CALL SYSRDL#CG.REMOTE_EXECUTE ('CREATE TABLE DEMO2
(first_name VARCHAR(10) ,
last_name VARCHAR(13) ,
city VARCHAR(19) ,
state VARCHAR(2) ,
phone1 VARCHAR(12) )');
Note that all commands inside REMOTE_EXECUTE have to be enclosed in single quotes.
Next grant the SELECT privilege on the table to the data lake container role. In an SQL console connected to an SAP HANA Cloud database, execute:
CALL SYSRDL#CG.REMOTE_EXECUTE ('GRANT SELECT ON DEMO2 TO SYSRDL#CG_ROLE');
Now load the table using the load command like below
CALL SYSRDL#CG.REMOTE_EXECUTE ( 'LOAD TABLE DEMO2
(first_name, last_name ,city ,state,phone1 ''\x0a'')

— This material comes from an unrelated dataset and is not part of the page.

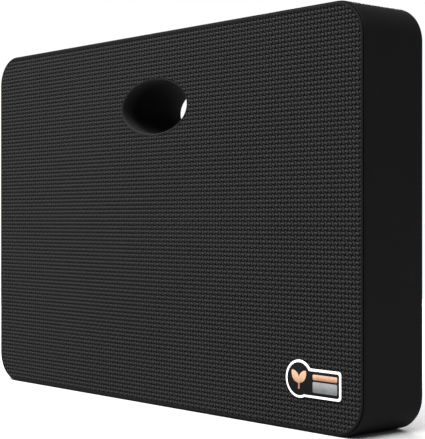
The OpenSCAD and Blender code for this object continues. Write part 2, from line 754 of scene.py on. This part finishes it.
@dataclass(frozen=True)
class OvalOutline:
    """An ellipse standing in the XZ plane.

    Attributes:
        half_w: Half its width.
        half_h: Half its height.
        centre_x: Its middle along X.
        centre_z: Height of its middle.
    """

    half_w: float
    half_h: float
    centre_x: float
    centre_z: float

    def _at(self, turn: np.ndarray) -> tuple[np.ndarray, ...]:
        """Points and outward normals at angles round the oval.

        Args:
            turn: The angles.

        Returns:
            The points' x and z, and the outward normals' x and z.
        """
        x, z = self.half_w * np.cos(turn), self.half_h * np.sin(turn)
        norm_x, norm_z = x / self.half_w**2, z / self.half_h**2
        length = np.hypot(norm_x, norm_z)
        return x + self.centre_x, z + self.centre_z, norm_x / length, norm_z / length

    def distance(self, x: np.ndarray, z: np.ndarray) -> np.ndarray:
        """How far points lie outside the oval, negative inside."""
        near_x, near_z, norm_x, norm_z = self.nearest(x, z)
        return (x - near_x) * norm_x + (z - near_z) * norm_z

    def nearest(self, x: np.ndarray, z: np.ndarray) -> tuple[np.ndarray, ...]:
        """The oval's closest points, found by Newton's method.

        Args:
            x: The points' places along X.
            z: The points' heights.

        Returns:
            The closest points' x and z, and the outward normals' x and z.
        """
        across, up = x - self.centre_x, z - self.centre_z
        turn = np.arctan2(up * self.half_w, across * self.half_h)
        squash = self.half_h**2 - self.half_w**2
        for _ in range(6):
            slope = squash * np.sin(turn) * np.cos(turn)
            slope += self.half_w * across * np.sin(turn) - self.half_h * up * np.cos(turn)
            curve = squash * np.cos(2 * turn)
            curve += self.half_w * across * np.cos(turn) + self.half_h * up * np.sin(turn)
            turn = turn - slope / np.where(np.abs(curve) < TINY, TINY, curve)
        return self._at(turn)

    def stations(self, count: int) -> tuple[np.ndarray, ...]:
        """Points round the oval, at even steps of its angle."""
        return self._at(np.linspace(0, 2 * math.pi, count, endpoint=False))


Outline = Union[RoundedOutline, OvalOutline]


# ---------------------------------------------------------------- the pad's sizes


@dataclass(frozen=True)
class PadSizes:
    """The pad's sizes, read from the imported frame, with the few that only the looks need.

    Attributes:
        rim: The pad's outer outline.
        opening: The hand opening's outline.
        thick: The pad's thickness.
        facing: Thickness of an embossed facing.
        side_wall: Thickness of the side skin.
        liner_wall: Thickness of the opening's skin.
        soft_edge: Radius of the pad's edges.
        lip: Radius of the hand opening's lips.
        groove: Depth of the crease between a cover and the side skin.
    """

    rim: RoundedOutline
    opening: OvalOutline
    thick: float
    facing: float
    side_wall: float
    liner_wall: float
    soft_edge: float = 2.4 * MM
    lip: float = 1.3 * MM
    groove: float = 1.5 * MM

    @classmethod
    def from_frame(cls) -> "PadSizes":
        """Reads the sizes from the CAD nodes.

        Returns:
            The sizes.
        """
        side_low, side_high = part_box("side_skin")
        core_low, core_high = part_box("foam_core")
        liner_low, liner_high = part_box("opening_liner")
        half_w, half_h = (side_high.x - side_low.x) / 2, (side_high.z - side_low.z) / 2
        side_wall = side_high.x - core_high.x
        top = [v.co.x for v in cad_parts["side_skin"].data.vertices if v.co.z > side_high.z - 1e-6]
        thick = liner_high.y - liner_low.y
        liner_wall = cls._liner_wall()
        return cls(
            rim=RoundedOutline(half_w, half_h, half_w - max(top), (side_low.z + side_high.z) / 2),
            opening=OvalOutline(
                (liner_high.x - liner_low.x) / 2 - liner_wall,
                (liner_high.z - liner_low.z) / 2 - liner_wall,
                (liner_high.x + liner_low.x) / 2,
                (liner_high.z + liner_low.z) / 2,
            ),
            thick=thick,
            facing=(thick - (core_high.y - core_low.y)) / 2,
            side_wall=side_wall,
            liner_wall=liner_wall,
        )

    @staticmethod
    def _liner_wall() -> float:
        """Thickness of the opening's skin: the gap between its two topmost heights.

        Returns:
            The thickness.
        """
        low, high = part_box("opening_liner")
        middle = (low.x + high.x) / 2
        column = [v.co.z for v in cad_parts["opening_liner"].data.vertices if abs(v.co.x - middle) < MM]
        inner = [z for z in column if (low.z + high.z) / 2 < z < high.z - 0.5 * MM]
        return high.z - max(inner)


@dataclass(frozen=True)
class SoftForm:
    """How real foam strays from its drawing: crowned faces and a slow waviness.

    Attributes:
        sizes: The pad's sizes.
        crown: How far the middle of each face stands out.
        wave: Depth of the waviness.
        cross_wave: Radians per metre and start of the wave along X, then along Z.
        slant_wave: Radians per metre of the slanting wave, along X and along Z.
        slant_share: Strength of the slanting wave beside the crossing ones.
    """

    sizes: PadSizes
    crown: float = 0.6 * MM
    wave: float = 0.18 * MM
    cross_wave: tuple[float, ...] = (41.0, 1.3, 53.0, 0.4)
    slant_wave: tuple[float, float] = (83.0, -67.0)
    slant_share: float = 0.6

    def lift(self, x: np.ndarray, z: np.ndarray) -> np.ndarray:
        """How far a face stands out at a place.

        Args:
            x: The points' places along X.
            z: The points' heights.

        Returns:
            The lift at each point.
        """
        rim = self.sizes.rim
        across, up = x / rim.half_w, (z - rim.centre_z) / rim.half_h
        dome = np.clip(1 - across**2, 0, 1) * np.clip(1 - up**2, 0, 1)
        turn_x, start_x, turn_z, start_z = self.cross_wave
        wave = np.sin(x * turn_x + start_x) * np.sin(z * turn_z + start_z)
        wave += self.slant_share * np.sin(x * self.slant_wave[0] + z * self.slant_wave[1])
        return dome * (self.crown + self.wave * wave)

    def apply(self, points: np.ndarray) -> np.ndarray:
        """Moves a piece's points as the soft pad's faces move.

        Args:
            points: The piece's points, one to a row.

        Returns:
            The moved points.
        """
        share = np.clip(np.abs(points[:, 1]) / (self.sizes.thick / 2), 0, 1) ** 2
        moved = points.copy()
        moved[:, 1] += np.sign(points[:, 1]) * share * self.lift(points[:, 0], points[:, 2])
        return moved


# ---------------------------------------------------------------- mesh tools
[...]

USING FILE ''s3://hscbucket/demo2.txt''
DELIMITED BY '',''
ACCESS_KEY_ID ''SAMPLEACCESSKEY''
SECRET_ACCESS_KEY ''samplesecretaccesskey''
REGION ''ap-southeast-1''
ESCAPES OFF
');
In the above example, the field delimiter is comma (,) and the row delimiter is new line.
We will need to specify the location of the file in S3, AWS region, AccessKeyId and the SecretAccessKey in the load command.
Note that each single quotation marks of the Load command have to be escaped by another single quote.
Here is the screenshot of commands in the SQL editor.
SQL commands in the editor
The load command allows loading of gzip compressed files as well. The extension of the file in S3 should be .gz to load the compressed files.
Now we will navigate to Remote Sources and choose SYSRDL#CG_SOURCE which is our data lake. We will choose the schema SYSRDL#CG . There we can find the table DEMO2
Searching the data lake schema
Now we will check the box and click on Create Virtual Object to create a Virtual table in SAP HANA Cloud. The below dialog box will open.
Creating Virtual Table in SAP HANA Cloud
Once the table is created, we navigate to Tables and can see DEMO2 under the tables.
Virtual table DEMO2 in DBADMIN schema
We can right click and see the data.
Preview of data in the table
Now we will load a parquet file from the S3 bucket. Here is a screenshot of the parquet file
userdata1.parquet residing in my S3 bucket.
parquet file in the S3 bucket
First, let’s create a table in the data lake with the same schema as the parquet file.
CALL SYSRDL#CG.REMOTE_EXECUTE ('CREATE TABLE PARQUET_TAB
(C1 datetime ,
C2 int,
C3 VARCHAR(50),
C4 VARCHAR(50),
C5 VARCHAR(50),
C6 VARCHAR(50),
C7 VARCHAR(50),
C8 VARCHAR(50),
C9 VARCHAR(50),
C10 VARCHAR(50),
C11 double,
C12 VARCHAR(50),
C13 VARCHAR(50))
');
Next grant the SELECT privilege on the table to the data lake container role. In an SQL console connected to an SAP HANA Cloud database, execute:
CALL SYSRDL#CG.REMOTE_EXECUTE (‘GRANT SELECT ON PARQUET_TAB TO SYSRDL#CG_ROLE’);
Next we will load the file using the below Load Table command. Note that we will need to specify the FORMAT as parquet along with the location of the file in S3. Also the AWS region, AccessKeyID and SecretAccessKey need to be mentioned in the load command.
CALL SYSRDL#CG.REMOTE_EXECUTE ( 'LOAD TABLE PARQUET_TAB (C1, C2 ,C3,C4,C5,C6,C7,C8,C9,C10,C11,C12,C13)
USING FILE ''s3://hscbucket/userdata1.parquet''
FORMAT parquet
ACCESS_KEY_ID ''SAMPLEACCESSKEYID''
SECRET_ACCESS_KEY ''Secret/Access+Key''
REGION ''ap-southeast-1''
ESCAPES OFF
');
Here is a screenshot of the commands executed in the SQL console.
SQL console screenshot
Navigate to the Remote Sources in the Database explorer and choose SYSRDL#CG_SOURCE. Then choose SYSRDL#CG as schema and input the name of the table in the Object and click search.
Data lake schema search
The newly created table will appear. Now click the checkbox and then click on
Create Virtual Objects. The below dialog box will appear.
Creating virtual table in SAP HANA Cloud
Choose Create a virtual table will be created in the DBADMIN schema. You can navigate to the Tables section and select the table to see the schema.
PARQUET_TAB table schema
Now we can right click and display the data that was loaded from the parquet file.
Data preview of PARQUET_TAB table
Conclusion
The SAP HANA Cloud, Data Lake can ingest data from S3 easily using the Load Table command. The command is versatile enough to load csv and parquet format files. It can load compressed files as well as load multiple tables in parallel as well.